Der Münchner Chronobiologe Till Roenneberg sieht besonders viele Teenager betroffen. Ihr typischer Biorhythmus verschiebe ihre Innere Uhr und mache sie zu Langschläfern. Schon der Schulstart um 08.00 Uhr morgens sei für sie vergleichbar mit einem Arbeitsbeginn um 04.00 Uhr bei Erwachsenen. «Das sollen sich einfach mal Erwachsene vor Augen führen, (…) wie aufmerksam sie dann sind und wie gut sie dann lernen können», so Roenneberg in einem Podcast seiner Universität. Die Zeitumstellung verschärfe dieses Problem noch: «Die Diskrepanz zwischen dem, was die Innere Uhr leben möchte, und dem, was wir leben müssen, (…) wird um eine Stunde noch vergrößert – mit allen Konsequenzen: Schlafmangel, mehr rauchen, mehr unter Stress stehen usw.»
Auch der
Deutsche Lehrerverband hält eine dauerhafte Umstellung auf Sommerzeit für unverantwortlich. Eine solche Regelung würde nach Aussage von Verbandschef Heinz-Peter Meidinger dazu führen, «dass über zehn Millionen Schülerinnen und Schüler in Deutschland zwei Monate länger bei absoluter Dunkelheit ihren morgendlichen Schulweg antreten müssten, was nicht zuletzt auch die Unfallhäufigkeit in die Höhe treiben würde».
Behauptung: Eine dauerhafte Winterzeit kommt den natürlichen Verhältnissen am nächsten.
Bewertung: Stimmt mit Einschränkungen
Fakten: «Natürlich» wäre es, wenn die Sonne punkt 12 Uhr mittags ihren Zenit erreichen würde – das entspricht der «Sonnenzeit». So ist es beispielsweise im Winter in Görlitz, am östlichsten Zipfel Deutschlands.
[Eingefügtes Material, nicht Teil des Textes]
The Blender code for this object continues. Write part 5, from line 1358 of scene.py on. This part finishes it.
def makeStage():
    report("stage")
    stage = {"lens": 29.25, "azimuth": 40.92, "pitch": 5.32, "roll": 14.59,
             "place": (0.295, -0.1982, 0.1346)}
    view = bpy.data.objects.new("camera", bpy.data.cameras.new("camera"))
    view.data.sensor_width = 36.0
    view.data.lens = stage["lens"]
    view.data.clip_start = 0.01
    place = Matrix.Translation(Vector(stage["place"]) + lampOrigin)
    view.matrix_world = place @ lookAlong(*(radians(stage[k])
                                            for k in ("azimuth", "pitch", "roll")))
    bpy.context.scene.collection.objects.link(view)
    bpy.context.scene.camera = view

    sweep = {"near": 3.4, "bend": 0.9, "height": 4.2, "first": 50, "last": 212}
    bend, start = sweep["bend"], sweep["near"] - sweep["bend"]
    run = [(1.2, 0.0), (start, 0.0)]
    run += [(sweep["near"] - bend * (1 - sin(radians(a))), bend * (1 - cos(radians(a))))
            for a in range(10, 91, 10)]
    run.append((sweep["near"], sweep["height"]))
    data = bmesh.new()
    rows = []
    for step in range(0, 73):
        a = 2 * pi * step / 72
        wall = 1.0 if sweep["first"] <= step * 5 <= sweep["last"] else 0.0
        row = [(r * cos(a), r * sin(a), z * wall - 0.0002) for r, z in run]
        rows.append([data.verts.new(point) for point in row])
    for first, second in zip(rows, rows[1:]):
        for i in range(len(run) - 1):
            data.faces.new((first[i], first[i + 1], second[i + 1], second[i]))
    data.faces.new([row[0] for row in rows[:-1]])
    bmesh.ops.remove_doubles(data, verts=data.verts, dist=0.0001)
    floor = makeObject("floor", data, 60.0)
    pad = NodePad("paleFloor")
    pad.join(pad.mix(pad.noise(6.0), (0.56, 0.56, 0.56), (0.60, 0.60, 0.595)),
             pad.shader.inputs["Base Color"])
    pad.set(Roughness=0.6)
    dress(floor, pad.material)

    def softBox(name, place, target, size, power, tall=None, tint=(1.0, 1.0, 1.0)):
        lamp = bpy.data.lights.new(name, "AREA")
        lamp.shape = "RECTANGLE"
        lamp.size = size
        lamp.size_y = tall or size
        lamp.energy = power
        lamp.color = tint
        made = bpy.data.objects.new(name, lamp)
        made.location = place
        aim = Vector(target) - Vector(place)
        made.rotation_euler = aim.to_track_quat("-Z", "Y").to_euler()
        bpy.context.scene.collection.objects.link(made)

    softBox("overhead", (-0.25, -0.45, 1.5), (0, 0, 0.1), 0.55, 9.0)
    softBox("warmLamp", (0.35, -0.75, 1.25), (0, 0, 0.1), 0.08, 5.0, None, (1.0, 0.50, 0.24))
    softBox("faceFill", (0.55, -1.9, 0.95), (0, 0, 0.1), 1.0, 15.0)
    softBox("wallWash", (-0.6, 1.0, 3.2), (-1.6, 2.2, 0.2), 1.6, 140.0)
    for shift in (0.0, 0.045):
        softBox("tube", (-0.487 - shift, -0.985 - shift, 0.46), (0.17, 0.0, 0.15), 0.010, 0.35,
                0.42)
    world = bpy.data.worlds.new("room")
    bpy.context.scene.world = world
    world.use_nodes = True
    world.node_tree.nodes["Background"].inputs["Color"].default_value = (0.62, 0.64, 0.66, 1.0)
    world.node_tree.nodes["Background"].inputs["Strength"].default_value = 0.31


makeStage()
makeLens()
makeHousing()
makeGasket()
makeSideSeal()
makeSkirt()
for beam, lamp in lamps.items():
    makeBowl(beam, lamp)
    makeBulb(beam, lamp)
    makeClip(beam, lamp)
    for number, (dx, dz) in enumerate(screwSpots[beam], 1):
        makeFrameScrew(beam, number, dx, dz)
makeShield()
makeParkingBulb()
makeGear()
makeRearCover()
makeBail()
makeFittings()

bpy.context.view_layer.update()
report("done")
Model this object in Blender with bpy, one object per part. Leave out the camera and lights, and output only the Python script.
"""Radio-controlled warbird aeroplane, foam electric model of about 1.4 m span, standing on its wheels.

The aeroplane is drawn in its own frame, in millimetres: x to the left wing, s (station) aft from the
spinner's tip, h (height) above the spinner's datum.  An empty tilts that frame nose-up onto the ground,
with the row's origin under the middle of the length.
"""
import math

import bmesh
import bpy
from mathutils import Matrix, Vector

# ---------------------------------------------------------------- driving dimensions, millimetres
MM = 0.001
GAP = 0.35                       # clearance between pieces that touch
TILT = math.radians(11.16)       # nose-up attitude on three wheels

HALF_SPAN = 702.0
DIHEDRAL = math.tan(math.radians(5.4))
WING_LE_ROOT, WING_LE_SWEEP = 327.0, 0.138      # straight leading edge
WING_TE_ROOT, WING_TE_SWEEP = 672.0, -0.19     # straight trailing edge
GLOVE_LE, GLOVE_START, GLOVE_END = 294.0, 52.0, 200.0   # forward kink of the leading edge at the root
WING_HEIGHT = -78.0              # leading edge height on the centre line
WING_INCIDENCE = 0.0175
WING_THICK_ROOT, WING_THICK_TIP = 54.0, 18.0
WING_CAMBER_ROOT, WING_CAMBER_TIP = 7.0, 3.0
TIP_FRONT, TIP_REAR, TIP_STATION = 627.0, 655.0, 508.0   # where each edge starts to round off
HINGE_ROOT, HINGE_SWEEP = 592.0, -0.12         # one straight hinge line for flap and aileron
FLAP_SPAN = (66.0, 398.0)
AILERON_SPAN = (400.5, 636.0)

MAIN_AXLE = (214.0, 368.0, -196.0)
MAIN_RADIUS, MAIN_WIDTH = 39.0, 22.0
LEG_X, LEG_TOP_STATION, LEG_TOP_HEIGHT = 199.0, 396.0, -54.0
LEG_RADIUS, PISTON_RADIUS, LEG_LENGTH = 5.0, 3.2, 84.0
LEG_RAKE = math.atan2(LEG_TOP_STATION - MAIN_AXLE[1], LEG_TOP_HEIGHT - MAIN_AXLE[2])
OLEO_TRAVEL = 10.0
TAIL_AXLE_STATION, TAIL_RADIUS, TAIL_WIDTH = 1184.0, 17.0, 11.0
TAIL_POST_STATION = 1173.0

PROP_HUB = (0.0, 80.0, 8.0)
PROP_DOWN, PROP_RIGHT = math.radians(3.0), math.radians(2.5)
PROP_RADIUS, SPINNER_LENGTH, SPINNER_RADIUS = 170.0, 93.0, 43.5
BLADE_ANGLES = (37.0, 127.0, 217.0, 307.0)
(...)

Die Stadt liegt genau auf dem 15. Längengrad, sie ist deshalb idealtypisch für die Berechnung der «Normalzeit» – der Mitteleuropäischen Zeit MEZ – in Deutschland. Schon in Hamburg oder Dortmund stimmen Sonnen- und Uhrzeit aber nicht mehr überein, weil sie deutlich westlicher liegen.
Die
Zeitzonen orientieren sich an der Koordinierten Weltzeit (UTC). Dafür wird der Erdball, ausgehend vom Nullmeridian in Greenwich bei London, gedanklich in 24 Zonen mit einer Breite von je 15 Längengraden eingeteilt. Von einer dieser Zonen zur nächsten beträgt der Zeitunterschied jeweils eine Stunde.
In der Realität werden die Umrisse der Zeitzonen von politischen Grenzen und geografischen Gegebenheiten verzerrt. MEZ etwa gilt in Europa von der Atlantikküste bis an die polnische Ostgrenze. Das führt dazu, dass die Sonne in Spanien den höchsten Stand erst gegen 13 Uhr erreicht, in Polen schon gegen 11 Uhr. Den «natürlichen» Verhältnissen entspricht die dauerhafte Winterzeit also nur in einem kleinen Teil Europas.